--- Start of INFORMATION SUPPLIED ---

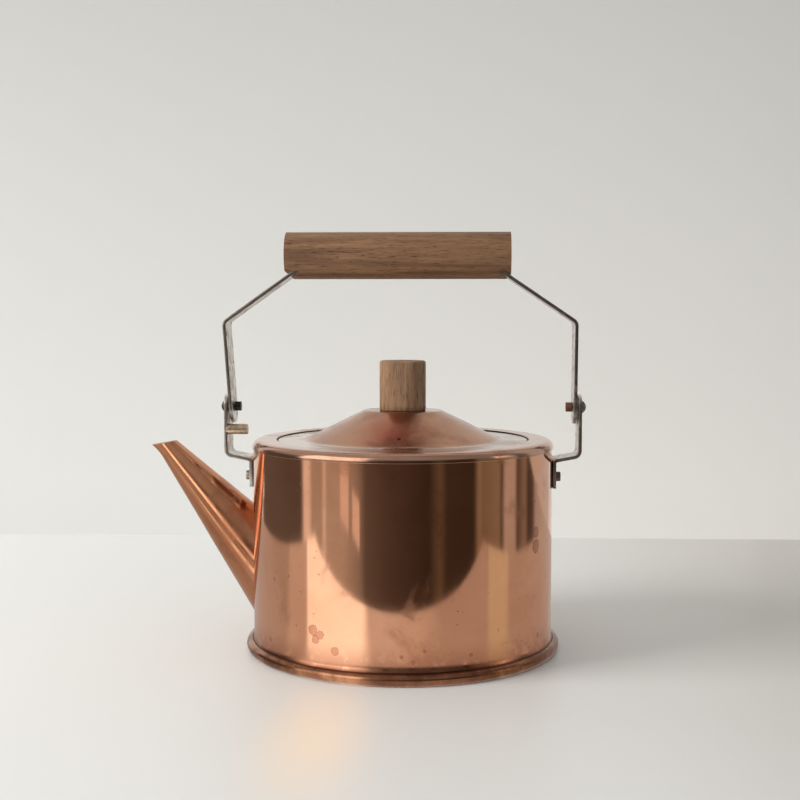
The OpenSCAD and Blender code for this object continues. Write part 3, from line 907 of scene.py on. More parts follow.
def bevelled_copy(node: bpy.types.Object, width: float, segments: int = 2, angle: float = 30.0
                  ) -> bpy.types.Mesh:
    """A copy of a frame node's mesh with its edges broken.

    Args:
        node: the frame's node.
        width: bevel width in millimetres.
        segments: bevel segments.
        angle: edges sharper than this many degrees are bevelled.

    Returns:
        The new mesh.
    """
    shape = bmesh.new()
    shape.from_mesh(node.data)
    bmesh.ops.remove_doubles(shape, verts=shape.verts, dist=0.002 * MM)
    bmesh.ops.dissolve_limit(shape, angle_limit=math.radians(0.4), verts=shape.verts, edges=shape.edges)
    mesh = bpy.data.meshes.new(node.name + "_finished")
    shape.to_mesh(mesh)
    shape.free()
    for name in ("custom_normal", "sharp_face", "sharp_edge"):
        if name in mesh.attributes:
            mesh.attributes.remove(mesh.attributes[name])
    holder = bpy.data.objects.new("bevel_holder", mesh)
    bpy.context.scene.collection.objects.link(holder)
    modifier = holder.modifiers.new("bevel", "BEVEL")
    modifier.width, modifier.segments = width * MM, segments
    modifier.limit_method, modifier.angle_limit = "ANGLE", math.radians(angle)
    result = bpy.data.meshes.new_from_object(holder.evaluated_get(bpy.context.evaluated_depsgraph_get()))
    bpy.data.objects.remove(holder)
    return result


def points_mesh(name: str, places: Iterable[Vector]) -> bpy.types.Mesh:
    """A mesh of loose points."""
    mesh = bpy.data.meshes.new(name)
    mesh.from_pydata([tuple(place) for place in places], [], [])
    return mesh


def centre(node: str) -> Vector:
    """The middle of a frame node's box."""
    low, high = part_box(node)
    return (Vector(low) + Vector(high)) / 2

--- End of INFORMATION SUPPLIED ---

Starting at the first line of the material above, reproduce each line exactly up to and including the line with "return result".

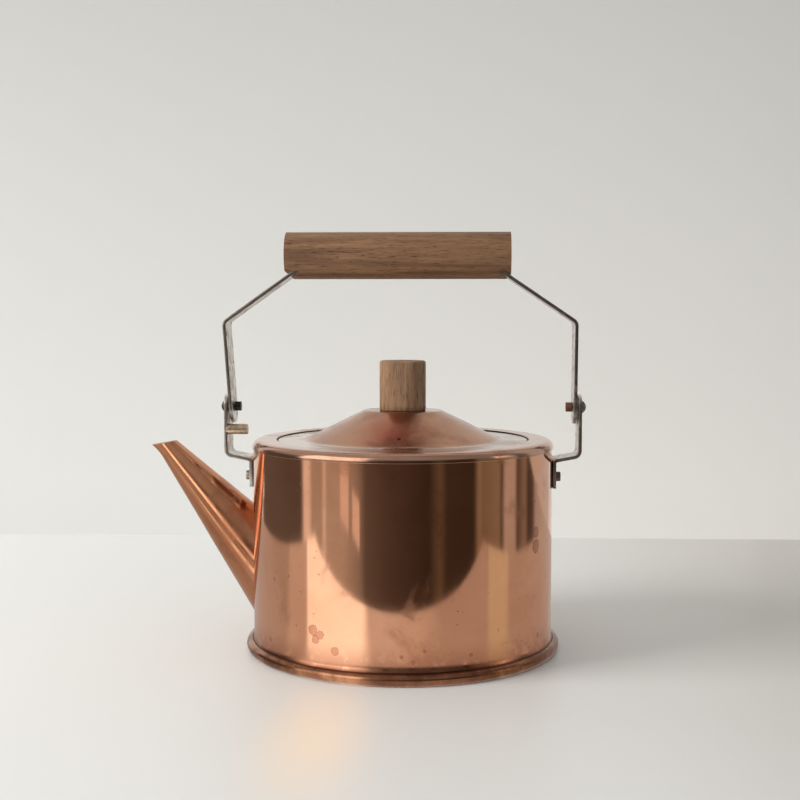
The OpenSCAD and Blender code for this object continues. Write part 3, from line 907 of scene.py on. More parts follow.
def bevelled_copy(node: bpy.types.Object, width: float, segments: int = 2, angle: float = 30.0
                  ) -> bpy.types.Mesh:
    """A copy of a frame node's mesh with its edges broken.

    Args:
        node: the frame's node.
        width: bevel width in millimetres.
        segments: bevel segments.
        angle: edges sharper than this many degrees are bevelled.

    Returns:
        The new mesh.
    """
    shape = bmesh.new()
    shape.from_mesh(node.data)
    bmesh.ops.remove_doubles(shape, verts=shape.verts, dist=0.002 * MM)
    bmesh.ops.dissolve_limit(shape, angle_limit=math.radians(0.4), verts=shape.verts, edges=shape.edges)
    mesh = bpy.data.meshes.new(node.name + "_finished")
    shape.to_mesh(mesh)
    shape.free()
    for name in ("custom_normal", "sharp_face", "sharp_edge"):
        if name in mesh.attributes:
            mesh.attributes.remove(mesh.attributes[name])
    holder = bpy.data.objects.new("bevel_holder", mesh)
    bpy.context.scene.collection.objects.link(holder)
    modifier = holder.modifiers.new("bevel", "BEVEL")
    modifier.width, modifier.segments = width * MM, segments
    modifier.limit_method, modifier.angle_limit = "ANGLE", math.radians(angle)
    result = bpy.data.meshes.new_from_object(holder.evaluated_get(bpy.context.evaluated_depsgraph_get()))
    bpy.data.objects.remove(holder)
    return result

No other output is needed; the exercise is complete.